Hopefully in another seven weeks that’s going to be substantially lower than that. The risk is minimal.
“… By the 28th of May that will happen. The infection rate is continuing to come down.”
Asked about the rush to return, V’landys told NRL.com.au: “People are entitled to their view but I have to act in the best interests of the game.”
Note: In a global pandemic, medical professionals and governments may just have a better idea of how to proceed than any one sporting official looking at the financial bottom line.
Various plans have been floated for how rugby league could return by late May, including a fly-in, fly out island to house players and holding matches at regional hubs in warmer climates.
And while NRL clubs bleed cash through no crowds, no TV and closed poker machine venues, the situation in the AFL is no less urgent.
Based mostly in Victoria where Premier Daniel Andrews has been a leader in strong lockdown laws to fight the COVID-19 outbreak, the AFL has had little choice but to toe the line and ponder ways it could finish its proposed 17-round season.
The AFL has also been looking at a plan to create regional hubs for the restart of its season, with more details expected by the end of this month.

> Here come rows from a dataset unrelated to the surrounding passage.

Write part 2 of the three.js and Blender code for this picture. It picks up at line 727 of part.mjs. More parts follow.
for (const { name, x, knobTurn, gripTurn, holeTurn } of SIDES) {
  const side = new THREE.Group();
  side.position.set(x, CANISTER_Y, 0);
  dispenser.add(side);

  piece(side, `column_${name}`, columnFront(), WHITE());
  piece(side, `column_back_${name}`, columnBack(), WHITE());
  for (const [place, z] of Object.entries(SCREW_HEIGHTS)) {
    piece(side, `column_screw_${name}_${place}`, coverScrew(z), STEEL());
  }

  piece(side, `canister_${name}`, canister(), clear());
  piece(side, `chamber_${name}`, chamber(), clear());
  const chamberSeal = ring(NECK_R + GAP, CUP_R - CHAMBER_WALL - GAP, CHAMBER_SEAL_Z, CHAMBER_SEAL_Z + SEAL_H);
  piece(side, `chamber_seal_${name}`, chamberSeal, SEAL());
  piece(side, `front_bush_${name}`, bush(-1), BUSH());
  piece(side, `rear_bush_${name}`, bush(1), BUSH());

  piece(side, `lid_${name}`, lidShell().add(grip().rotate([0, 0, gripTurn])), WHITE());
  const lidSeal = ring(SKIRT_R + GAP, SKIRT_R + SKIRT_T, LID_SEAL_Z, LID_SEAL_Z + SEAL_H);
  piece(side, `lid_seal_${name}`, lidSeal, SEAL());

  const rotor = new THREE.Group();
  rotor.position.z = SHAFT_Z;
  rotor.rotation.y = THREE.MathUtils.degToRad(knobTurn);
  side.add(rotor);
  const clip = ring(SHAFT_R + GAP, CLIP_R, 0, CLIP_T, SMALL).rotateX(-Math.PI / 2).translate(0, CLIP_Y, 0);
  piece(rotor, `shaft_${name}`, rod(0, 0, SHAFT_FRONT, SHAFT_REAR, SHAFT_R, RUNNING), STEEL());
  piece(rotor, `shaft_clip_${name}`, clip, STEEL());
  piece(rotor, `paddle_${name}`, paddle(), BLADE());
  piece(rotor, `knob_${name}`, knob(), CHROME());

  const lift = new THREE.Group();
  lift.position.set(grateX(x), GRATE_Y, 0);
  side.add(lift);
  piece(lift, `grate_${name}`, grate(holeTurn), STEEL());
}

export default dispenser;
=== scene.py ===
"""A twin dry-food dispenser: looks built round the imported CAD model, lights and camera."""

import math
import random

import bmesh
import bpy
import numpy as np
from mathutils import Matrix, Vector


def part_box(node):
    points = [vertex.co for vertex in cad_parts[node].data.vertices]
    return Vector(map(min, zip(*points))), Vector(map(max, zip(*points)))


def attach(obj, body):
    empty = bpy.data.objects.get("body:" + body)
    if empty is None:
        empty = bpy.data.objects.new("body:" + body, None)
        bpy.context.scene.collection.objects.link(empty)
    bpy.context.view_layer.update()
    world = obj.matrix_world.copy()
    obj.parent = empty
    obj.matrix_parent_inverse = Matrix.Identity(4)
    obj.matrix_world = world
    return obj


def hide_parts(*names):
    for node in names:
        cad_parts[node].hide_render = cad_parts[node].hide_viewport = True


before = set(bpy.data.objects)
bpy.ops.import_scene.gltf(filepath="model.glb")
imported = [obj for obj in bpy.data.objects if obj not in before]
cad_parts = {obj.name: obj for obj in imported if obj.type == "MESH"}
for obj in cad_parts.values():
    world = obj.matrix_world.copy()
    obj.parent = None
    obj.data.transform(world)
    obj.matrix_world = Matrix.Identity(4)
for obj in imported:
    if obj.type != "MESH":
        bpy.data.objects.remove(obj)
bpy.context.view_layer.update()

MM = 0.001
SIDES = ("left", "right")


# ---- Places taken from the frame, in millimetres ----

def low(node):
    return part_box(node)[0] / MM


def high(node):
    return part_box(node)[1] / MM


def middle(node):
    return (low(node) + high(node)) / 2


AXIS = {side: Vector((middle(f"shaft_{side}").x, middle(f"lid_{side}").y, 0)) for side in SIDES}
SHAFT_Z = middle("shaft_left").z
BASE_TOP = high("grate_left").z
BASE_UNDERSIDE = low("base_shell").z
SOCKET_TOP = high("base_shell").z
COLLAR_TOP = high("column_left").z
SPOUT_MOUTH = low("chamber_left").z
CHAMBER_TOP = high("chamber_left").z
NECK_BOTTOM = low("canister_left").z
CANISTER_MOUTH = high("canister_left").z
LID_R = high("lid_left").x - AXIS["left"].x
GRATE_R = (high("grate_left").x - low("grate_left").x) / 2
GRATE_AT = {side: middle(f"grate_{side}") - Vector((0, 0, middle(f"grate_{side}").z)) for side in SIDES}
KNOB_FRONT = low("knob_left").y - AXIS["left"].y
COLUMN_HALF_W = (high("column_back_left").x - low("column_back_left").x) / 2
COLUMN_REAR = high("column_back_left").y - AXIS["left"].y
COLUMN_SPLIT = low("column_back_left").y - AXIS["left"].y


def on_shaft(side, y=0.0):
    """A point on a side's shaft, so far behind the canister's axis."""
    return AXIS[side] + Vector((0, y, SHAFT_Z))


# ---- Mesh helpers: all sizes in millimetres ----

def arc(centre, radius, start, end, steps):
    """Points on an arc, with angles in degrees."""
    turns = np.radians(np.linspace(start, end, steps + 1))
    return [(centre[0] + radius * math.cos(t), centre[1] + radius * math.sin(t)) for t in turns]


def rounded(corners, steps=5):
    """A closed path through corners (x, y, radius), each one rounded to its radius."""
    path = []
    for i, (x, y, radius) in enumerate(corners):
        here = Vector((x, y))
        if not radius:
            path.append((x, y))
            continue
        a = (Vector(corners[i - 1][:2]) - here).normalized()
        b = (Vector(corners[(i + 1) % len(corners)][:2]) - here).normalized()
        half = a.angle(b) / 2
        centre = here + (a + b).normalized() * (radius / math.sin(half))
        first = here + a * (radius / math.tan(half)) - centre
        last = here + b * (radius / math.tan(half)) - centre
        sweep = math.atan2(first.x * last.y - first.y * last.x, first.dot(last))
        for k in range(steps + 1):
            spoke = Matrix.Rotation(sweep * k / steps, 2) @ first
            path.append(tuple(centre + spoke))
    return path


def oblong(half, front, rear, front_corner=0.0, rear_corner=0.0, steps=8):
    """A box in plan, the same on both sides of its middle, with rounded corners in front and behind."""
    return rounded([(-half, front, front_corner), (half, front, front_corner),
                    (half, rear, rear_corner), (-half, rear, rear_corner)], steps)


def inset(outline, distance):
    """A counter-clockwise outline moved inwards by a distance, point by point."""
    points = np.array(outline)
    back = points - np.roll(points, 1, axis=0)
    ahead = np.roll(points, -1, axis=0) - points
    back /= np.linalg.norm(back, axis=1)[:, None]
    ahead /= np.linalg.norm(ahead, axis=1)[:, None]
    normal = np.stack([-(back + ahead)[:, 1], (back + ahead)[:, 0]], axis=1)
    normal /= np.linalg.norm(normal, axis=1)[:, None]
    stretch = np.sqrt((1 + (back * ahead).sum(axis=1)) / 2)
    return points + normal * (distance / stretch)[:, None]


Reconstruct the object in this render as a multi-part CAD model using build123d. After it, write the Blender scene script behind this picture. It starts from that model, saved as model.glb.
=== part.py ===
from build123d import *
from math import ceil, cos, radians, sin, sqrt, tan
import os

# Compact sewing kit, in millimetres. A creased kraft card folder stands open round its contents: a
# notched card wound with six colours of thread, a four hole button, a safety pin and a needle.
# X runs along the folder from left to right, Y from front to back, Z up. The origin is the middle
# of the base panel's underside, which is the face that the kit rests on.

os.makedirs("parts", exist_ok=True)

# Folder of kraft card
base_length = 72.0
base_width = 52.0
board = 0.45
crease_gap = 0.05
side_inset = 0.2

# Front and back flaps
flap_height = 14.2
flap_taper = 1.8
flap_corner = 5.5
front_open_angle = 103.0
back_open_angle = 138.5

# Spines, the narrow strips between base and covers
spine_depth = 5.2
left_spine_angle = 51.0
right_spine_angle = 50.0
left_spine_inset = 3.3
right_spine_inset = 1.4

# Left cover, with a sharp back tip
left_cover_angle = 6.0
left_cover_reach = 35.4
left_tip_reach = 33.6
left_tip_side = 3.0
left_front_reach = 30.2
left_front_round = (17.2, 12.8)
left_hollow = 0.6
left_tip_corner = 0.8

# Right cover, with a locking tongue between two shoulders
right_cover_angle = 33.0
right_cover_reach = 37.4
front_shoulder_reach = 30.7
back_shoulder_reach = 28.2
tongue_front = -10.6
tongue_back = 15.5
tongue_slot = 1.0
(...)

Clearly, the AFL learned its lesson in its opening round of the season, which, in truth, was a bit of a fizzer.
It immediately aborted the season after all games were played.

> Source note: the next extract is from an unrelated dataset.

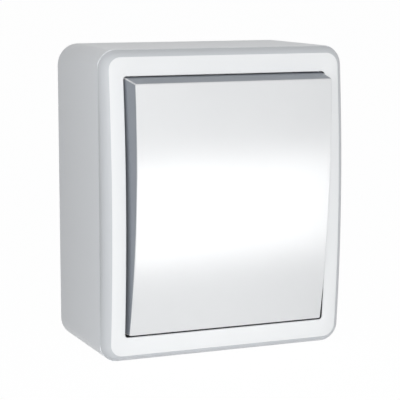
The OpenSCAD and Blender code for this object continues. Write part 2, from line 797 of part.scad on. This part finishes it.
module front_frame() color(white) on_wall() {
    difference() {
        frame_form();
        intersection() {
            behind_barrel(frame_plate + band_drop / 2);
            rounded_slab(inner_w - 2 * fit_gap - 2 * skirt_wall, inner_h - 2 * fit_gap - 2 * skirt_wall,
                corner_r - side_wall - skirt_wall, box_depth - over, crest_out);
        }
        rounded_slab(opening_w, opening_h, opening_r, box_depth - over, crest_out + over);
    }
    opening_ring(lip_wall, box_depth, crest_out - frame_plate - 1);
    skirt_ring();
    mirrored_x() up_and_down(clip_up) frame_clip();
}

back_box();
cable_membrane();
earth_terminal();
earth_screw();
carrier_plate();
carrier_screws();
mechanism_block();
mechanism_cover();
hollow_rivets();
common_terminal();
upper_terminal();
lower_terminal();
fixed_tips();
terminal_screws();
moving_contact();
moving_tips();
rocker_lever();
plunger();
plunger_spring();
rocker_key();
front_frame();
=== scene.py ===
from math import asin, cos, hypot, pi, radians, sin, sqrt, tan

import bmesh
import bpy
from mathutils import Matrix, Vector


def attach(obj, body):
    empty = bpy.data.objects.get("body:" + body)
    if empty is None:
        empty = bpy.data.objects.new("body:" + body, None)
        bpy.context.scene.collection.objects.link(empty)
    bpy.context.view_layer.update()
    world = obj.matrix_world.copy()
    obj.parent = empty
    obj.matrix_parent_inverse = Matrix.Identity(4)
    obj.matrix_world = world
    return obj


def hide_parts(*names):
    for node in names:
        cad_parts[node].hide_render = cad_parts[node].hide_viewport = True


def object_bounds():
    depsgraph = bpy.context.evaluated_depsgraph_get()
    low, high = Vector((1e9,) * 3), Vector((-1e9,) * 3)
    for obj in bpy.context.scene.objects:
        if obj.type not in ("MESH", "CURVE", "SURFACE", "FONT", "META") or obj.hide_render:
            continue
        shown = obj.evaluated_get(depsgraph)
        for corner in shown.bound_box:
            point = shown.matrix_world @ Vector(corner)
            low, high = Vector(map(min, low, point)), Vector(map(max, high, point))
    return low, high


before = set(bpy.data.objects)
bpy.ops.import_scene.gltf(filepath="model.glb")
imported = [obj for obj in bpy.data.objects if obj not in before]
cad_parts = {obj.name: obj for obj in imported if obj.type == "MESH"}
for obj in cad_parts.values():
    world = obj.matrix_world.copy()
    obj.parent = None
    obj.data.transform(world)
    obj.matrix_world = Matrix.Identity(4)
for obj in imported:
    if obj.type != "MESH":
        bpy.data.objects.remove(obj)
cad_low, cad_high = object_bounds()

MM = 0.001

# The camera stands to the left of the switch and a little above it, on a long lens,
# so that the front, the left side and the top of the box show together.
camera_turn, camera_lift = radians(22.718), radians(8.383)
camera_away, camera_aside, camera_over = 0.39332, 0.001248, 0.001209
camera_aim = Vector((0, -0.0197, 0))
camera_back = Vector((-sin(camera_turn) * cos(camera_lift), -cos(camera_turn) * cos(camera_lift), sin(camera_lift)))
camera_right = Vector((cos(camera_turn), -sin(camera_turn), 0))
camera_up = camera_back.cross(camera_right)
bpy.context.scene.view_settings.view_transform = "Standard"
lens = bpy.data.cameras.new("long_lens")
lens.sensor_width = 36
lens.lens = 135.8
lens.clip_start, lens.clip_end = 0.01, 50
camera = bpy.data.objects.new("camera", lens)
camera.matrix_world = Matrix((camera_right, camera_up, camera_back)).transposed().to_4x4()
camera.location = (camera_aim + camera_away * camera_back - camera_aside * camera_right
                   - camera_over * camera_up)
bpy.context.scene.collection.objects.link(camera)
bpy.context.scene.camera = camera


# The room is a plain white table in a white studio. Light comes from all round, with one wide
# soft lamp in front on the left and a low one in front that shows in the bowed key.
class Number:
    """A socket that adds Math nodes when it is used in a sum."""

    def __init__(self, finish, socket):
        self.finish, self.socket = finish, socket

    def sum(self, operation, first, second):
        return self.finish.node("ShaderNodeMath", {"operation": operation}, {0: first, 1: second})

    def __add__(self, other):
        return self.sum("ADD", self, other)

    def __sub__(self, other):
        return self.sum("SUBTRACT", self, other)

    def __rsub__(self, other):
        return self.sum("SUBTRACT", other, self)

    def __mul__(self, other):
        return self.sum("MULTIPLY", self, other)

    __radd__, __rmul__ = __add__, __mul__

    def most(self, other):
        return self.sum("MAXIMUM", self, other)


class Finish:
    """A node tree that is filled by node(), which takes a type, settings and sockets."""

    def __init__(self, owner):
        self.owner = owner
        owner.use_nodes = True
        owner.node_tree.nodes.clear()

    def node(self, kind, settings, sockets, output=0):
        made = self.owner.node_tree.nodes.new(kind)
        for name, value in settings.items():
            if name == "stops":
                for place, (where, colour) in enumerate(value):
                    stop = made.color_ramp.elements[place] if place < 2 else made.color_ramp.elements.new(where)
                    stop.position, stop.color = where, colour
            else:
                setattr(made, name, value)
        for name, value in sockets.items():
            if isinstance(value, Number):
                self.owner.node_tree.links.new(value.socket, made.inputs[name])
            else:
                made.inputs[name].default_value = value
        return Number(self, made.outputs[output]) if len(made.outputs) else None

    def seen_directly(self):
        """1 for what the camera, a reflection or a clear part shows, 0 for light on the object."""
        path = [self.node("ShaderNodeLightPath", {}, {}, name)
                for name in ("Is Camera Ray", "Is Glossy Ray", "Is Transmission Ray")]
        return path[0].most(path[1]).most(path[2])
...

Chief executive Gillon McLachlan has hardly put a foot wrong since, tidying up after Collingwood president Eddie McGuire on the issue of members refunds for fans, and hastening slowly on any talk of rebooting the season.
With social distancing measures still in place for months to come it remains a poor example to televise any contact sports, which could increase the likelihood of fans mingling at home or elsewhere to watch the broadcast.
Often touted as role models, this is an actual real-life opportunity for sport stars to be one.
Expect then the AFL to wait for the financially desperate NRL to do the legwork before dipping its toe back in the water.
There are some sports rolling on through the crisis, with thoroughbred racing in particular cited as an example.
All events are now being held without crowds and racing’s usual adherence to strict quarantine requirements also gives it a pass when assessing the risks.
It also clearly doesn’t hurt to have the wagering industry onside.
Sport still remains shut down in most parts of the world, although baseball and soccer has resumed in Taiwan this week, after that nation’s success in reducing infection rates.